Часы Цубриггена. Безликий - стр. 37
Нашла телефон московских старьёвщиков. Попросила Игоря узнать все о семье Кремляковых. Второй знак свыше! Это ТЕ САМЫЕ КРЕМЛЯКОВЫ! А значит это ТЕ САМЫЕ ЧАСЫ!
Судьба вывела меня из тьмы.
Договориться о встрече с хозяйкой лавочки было легко. Останется уговорить ее. За деньгами не постою. Все отдам, все что есть, лишь бы сбежать.
А еще я скучаю по мальчику. Черт подери, я все-таки привязалась к последнему приёмышу, старалась не раскисать, но годы берут своё, стала сентиментальной.
Тело мое свежо, как и прежде, а душа истлевает.
Дориан Грей в юбке, ахахах, у Дориана был портрет, у меня деревянная старуха, страшнее которой нет ничего на свете.
Не хочу, чтобы мальчик болел, он болеет с каждым разом дольше и тяжелее, спасти его почти невозможно.
У Всеслава чутье как у волка, нет в тысячи раз сильнее волчьего, почувствует еду и приползёт.

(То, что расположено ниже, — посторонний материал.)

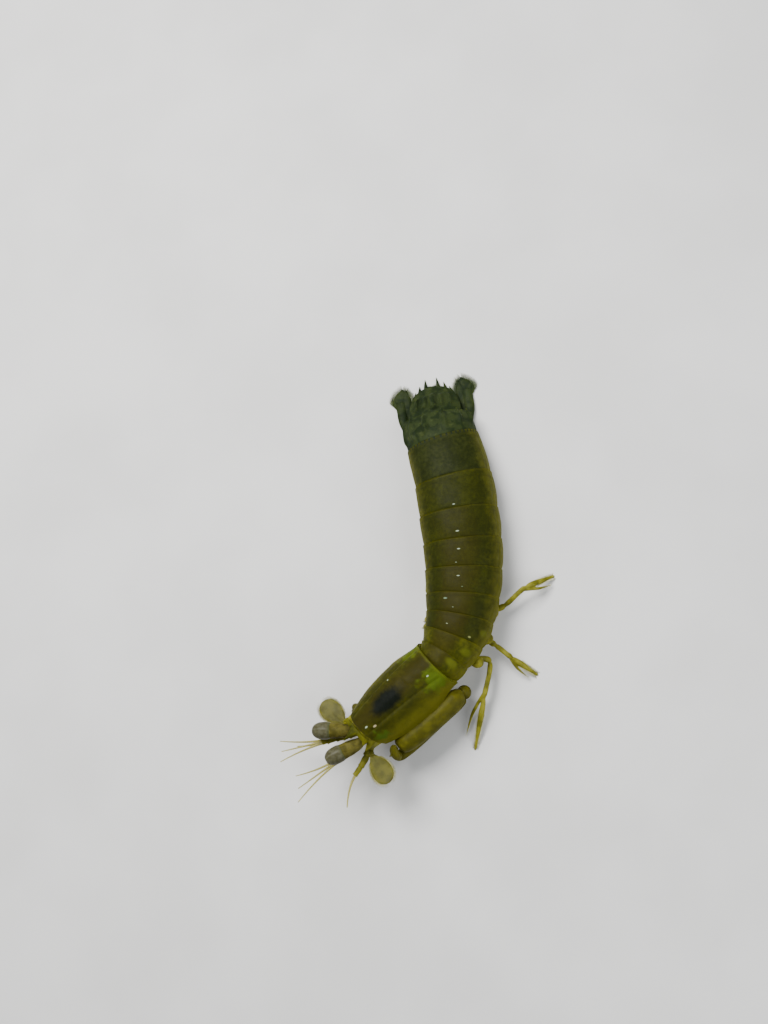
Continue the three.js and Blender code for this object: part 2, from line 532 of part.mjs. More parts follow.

Он легко находит меня, легко найдёт и мальчика.
Я добуду часы, потом изменю имя, внешность, уеду, спасусь и спасу хоть одного.
А если нет, то выход один – старуха полетит в огонь.
«Владычица моего сердца и души»
Единственный месяц в году, который навевал на Серафиму Петровну тоску, был ноябрь. Настроение людское связано с цветом небосклона, с количеством солнечных корпускул, поглощаемых кожей, в ясный день меньше пострадавших в приемном отделении и меньше смущения в душах. Только в любом правиле есть исключения, Фима встречала людей, которые буквально расцветали и воодушевлялись при виде грозовых облаков или снегопада, но таковых были единицы.
По количеству солнечных дней именно ноябрь плетётся в хвосте всего года. Тьма и пропитанный влагой воздух навевают на Фиму тоску, в душу скребётся разочарование – «забыли за ненужностью, не повышают, не перспективная». Человеческое смятение в душе хранителя, мыслимо ли? Но чем дольше живешь среди людей, тем больше дурных привычек перенимаешь.
Быстрее бы тоскливую ноябрьскую хмарь смыл первый снег, а с ней и дурные мысли исчезли.
Только Москва ещё не побелела, пропитанные туманом, пронизывающие до костей сумерки окутывают город сразу после четырех пополудни и творят злое волшебство.
Поэтому каждый ноябрьский вечер, дабы не впасть в смущение, Серафима гостевала у соседей, то у Анны с Йошкой за доминошным столом, то за чаем у Розы с Вениамином, угощалась их «фирменной» мазуркой с финиками и грецкими орехами.
Сегодняшний вечер мало отличался от прочих, пасмурных вечеров, он мог начаться обсуждением международных новостей и закончиться пациентами Серафимы, если бы не вчерашний рассказ Розы о «молодильных» часах. Загадка, на которую намекал Аристарх, наполовину разгадана – Кремляковы оказались «долгоживущими», но очень странным образом.
Бабушка Аглая, задумав заговор, не использовала тёмную материю. Иначе бы все ее потомки страдали, а Роза и Вениамин живы, относительно здоровы и счастливы. В чем тогда фокус оздоровления и мгновенного старения? Совершенно точно, ни Роза, ни обманщица Ирина не догадывались о последствиях заговора, одна была бескорыстно жертвующая, другая – напротив корыстная обманщица. А значит дело именно в часах и в часовщике.
Кто и зачем создал чудесный механизм, останавливающий и ускоряющий время, Серафима знала. Некто Христиан Цубригген. Но что именно заставило Христиана создать механизм «исцеления» – любовь, ненависть, месть, желание пошутить над обладателями? Часовщик был давно мертв, и его намерение осталось загадкой.